The Board then addressed PRTC's argument that “there is no particular class of access services—exchange access or not—that can be fairly characterized as an end-user retail offering,” and Centennial's counter-argument that specific classes of access services can be so characterized.

(Docket No. 86, p. 10). The Board also noted PRTC's argument “that its access services are sold primarily to carriers” and Centennial's counter-argument that the FCC classifies “end-user connections to the Internet” as “ ‘access services' in the broadest sense of the term,” and that “there are uses of access service—not classified as ‘exchange access'—that are sold to end-user customers.” ( Id.). The Board concluded that since “PRTC offers high-capacity circuits to end-user customers,” “under the parties' Interconnection Agreement it follows [that] high-capacity circuits may be eligible for the wholesale discount as long as they are not used for the provision of exchange access.” (Docket No. 86, p. 11) (emphasis in original).

Specifically, according to the Board, Centennial argued that “what had previously been identified as ‘private lines'—retail sales of direct communications channels linking points of the customer's choice—were folded into the now catch-all category of ‘special access' service. The service formerly known as ‘ special access ’ does not meet the Act's definition of ‘exchange access'.” (Docket No. 86, p. 10) (emphasis added). This quotation misquotes Centennial's response to the Board's supplemental data request, which states, “The service formerly known as ‘ private lines ’ does not meet the Act's definition of ‘exchange access.’ The service formerly known as ‘special access' does.” (Docket No. 85, p. 39) (emphasis added).

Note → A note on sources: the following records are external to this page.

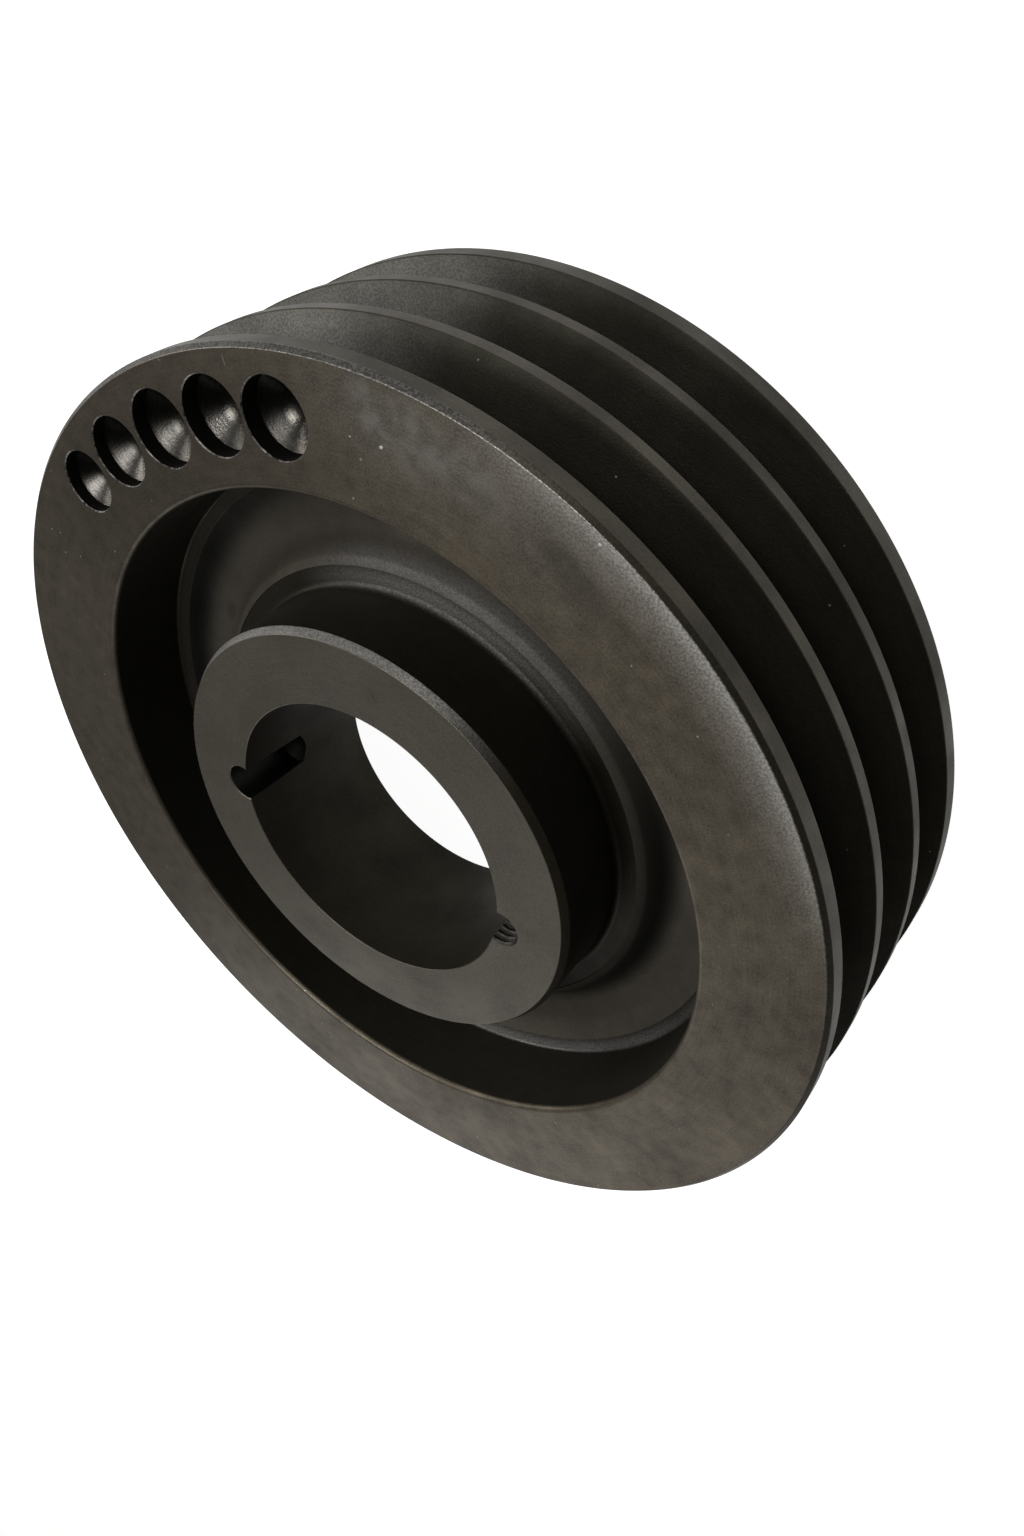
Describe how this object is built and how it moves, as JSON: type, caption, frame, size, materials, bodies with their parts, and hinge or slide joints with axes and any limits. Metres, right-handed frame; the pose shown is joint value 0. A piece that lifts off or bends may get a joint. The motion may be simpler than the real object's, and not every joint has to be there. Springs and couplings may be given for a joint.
{
  "type": "taper bore pulley",
  "caption": "Cast iron V-belt pulley with a recessed web, a raised hub with a taper bore, half holes at the bore's mouth and balance drillings in the rim face.",
  "frame": {"origin": "on the pulley's axis, in the plane of the rear rim face", "axes": "+Z along the axis towards the recessed front and the large end of the taper, +X away from the plain half hole"},
  "size_m": [0.212, 0.212, 0.0665],
  "materials": {
    "cast_iron": "turned and blackened"
  },
  "bodies": {
    "root": {"pulley_body": "cast_iron"}
  },
  "joints": []
}
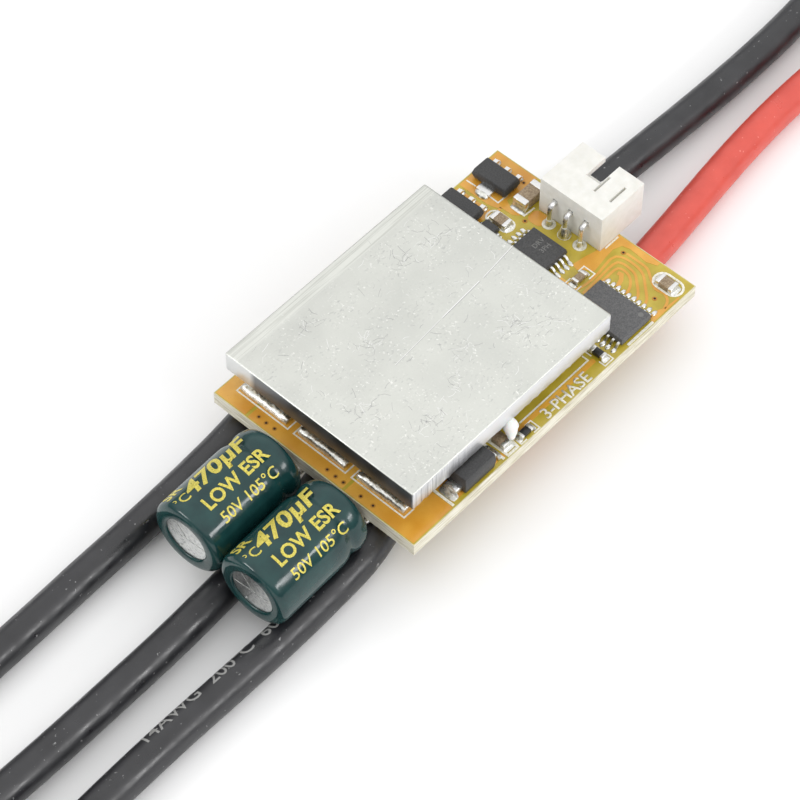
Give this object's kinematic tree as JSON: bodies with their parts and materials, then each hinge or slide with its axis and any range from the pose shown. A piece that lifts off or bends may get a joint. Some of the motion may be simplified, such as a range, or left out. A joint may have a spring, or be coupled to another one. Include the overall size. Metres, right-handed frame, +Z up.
{
  "type": "electronic speed controller",
  "caption": "Bare brushless motor speed controller board with a flat aluminium heat sink, two radial capacitors, a signal header and silicone motor and battery leads.",
  "frame": {"origin": "middle of the circuit board's underside", "axes": "+X along the board from the motor leads to the battery leads and signal header, +Z up through the heat sink"},
  "size_m": [0.1982, 0.0307, 0.0115],
  "materials": {
    "board": "semi-gloss solder mask over copper",
    "aluminium": "satin, scratched",
    "adhesive": "matt white silicone",
    "chip": "matt moulded epoxy",
    "ceramic": "matt",
    "resistor": "satin overglaze",
    "solder": "bright solder and tinned copper",
    "header": "satin off-white nylon",
    "sleeve": "glossy dark green film with gold print",
    "can": "bright drawn",
    "rubber": "matt",
    "winding": "wound foil and paper",
    "black_silicone": "satin silicone",
    "red_silicone": "satin silicone"
  },
  "bodies": {
    "root": {"circuit_board": "board", "heat_sink": "aluminium", "thermal_adhesive": "adhesive", "power_transistor_1": "chip", "power_transistor_2": "chip", "power_transistor_3": "chip", "power_transistor_4": "chip", "power_transistor_5": "chip", "power_transistor_6": "chip", "tab_solder_1": "solder", "tab_solder_2": "solder", "tab_solder_3": "solder", "microcontroller": "chip", "gate_driver": "chip", "voltage_regulator_1": "chip", "voltage_regulator_2": "chip", "protection_diode": "chip", "signal_diode": "chip", "chip_capacitor_1": "ceramic", "chip_capacitor_2": "ceramic", "chip_capacitor_3": "ceramic", "chip_capacitor_4": "ceramic", "chip_capacitor_5": "ceramic", "chip_resistor_1": "resistor", "chip_resistor_2": "resistor", "header_shroud": "header", "header_pin_1": "solder", "header_pin_2": "solder", "header_pin_3": "solder", "pin_solder_1": "solder", "pin_solder_2": "solder", "pin_solder_3": "solder", "capacitor_1_can": "can", "capacitor_1_sleeve": "sleeve", "capacitor_1_bung": "rubber", "capacitor_1_winding": "winding", "capacitor_1_lead_negative": "solder", "capacitor_1_lead_positive": "solder", "capacitor_2_can": "can", "capacitor_2_sleeve": "sleeve", "capacitor_2_bung": "rubber", "capacitor_2_winding": "winding", "capacitor_2_lead_negative": "solder", "capacitor_2_lead_positive": "solder", "motor_lead_1": "black_silicone", "motor_lead_1_joint": "solder", "motor_lead_1_tip": "solder", "motor_lead_2": "black_silicone", "motor_lead_2_joint": "solder", "motor_lead_2_tip": "solder", "motor_lead_3": "black_silicone", "motor_lead_3_joint": "solder", "motor_lead_3_tip": "solder", "battery_lead_negative": "black_silicone", "battery_lead_negative_joint": "solder", "battery_lead_negative_tip": "solder", "battery_lead_positive": "red_silicone", "battery_lead_positive_joint": "solder", "battery_lead_positive_tip": "solder"}
  },
  "joints": []
}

Given that determination, the Board found it necessary to address “whether a mixed-use of the circuit [ i.e., for both exchange access and non-exchange access services] disqualifies the entire circuit offered on a retail basis that would otherwise be eligible for a wholesale discount,” and concluded that it does not. (Docket No. 86, p. 11). The Board noted that neither the FCC nor the Interconnection Agreement addressed the matter, and rejected both Centennial's and PRTC's arguments. (Docket Nos. 86, p. 11; 89, ¶¶ 22–24). Instead, absent any guidance or controlling authority, the Board analogized to what it alleged is the industry custom of determining a circuit's jurisdiction based on its percent interstate use (“PIU”) factor. The Board determined “that in order to make a mixed circuit eligible for the wholesale discount, Centennial must ... declare the percent of each circuit that is used for exchange access. Said portion of the circuit will not be eligible for the wholesale discount pursuant to the terms of the Interconnection Agreement.” (Docket No. 86, p. 11; 89, ¶¶ 25–26) (emphasis in original).

The Board stated that its decision “is a fair resolution of the dispute surrounding the Interconnection Agreement. It is consistent with the language in the Agreement and applies the FCC limitation to the situation where mixed use high-capacity circuits are offered to and used by retail customers.” (Docket Nos. 86, p. 12; 89, ¶ 27).

The Board's Order granted Centennial “a wholesale discount to the portion of high-capacity circuits from PRTC that are not to be used for exchange access” and ordered PRTC to “apply the wholesale discount for the portion of the circuit not engaged in exchange access,” subject to a qualifying declaration by Centennial of “the percentage of each circuit that is used for exchange access service.” (Docket No. 86, p. 12). PRTC filed the instant complaint appealing from the Board's decision on November 28, 2005, alleging that the Board's Order is contrary to and preempted by the Act and the FCC's implementing regulations, and seeking declaratory and injunctive relief against the Board. (Docket Nos. 1; 89, ¶ 28).

DISCUSSION

I. Summary Judgment Standard

Summary judgment is appropriate when “the pleadings, depositions, answers to interrogatories, and admissions on file, together with the affidavits, if any, show that there is no genuine issue as to any material fact and that the moving party is entitled to judgment as a matter of law”. Fed.R.Civ.P. 56(c). A fact is material only if it “might affect the outcome of the suit under the governing law.” Anderson v. Liberty Lobby, Inc., 477 U.S. 242, 248, 106 S.Ct. 2505, 91 L.Ed.2d 202 (1986). In determining if a material fact is “genuine”, the court does not weigh the facts but instead ascertains whether the “evidence is such that a reasonable jury could return a verdict for the nonmoving party.” Id.; Leary v. Dalton, 58 F.3d 748, 751 (1st Cir.1995).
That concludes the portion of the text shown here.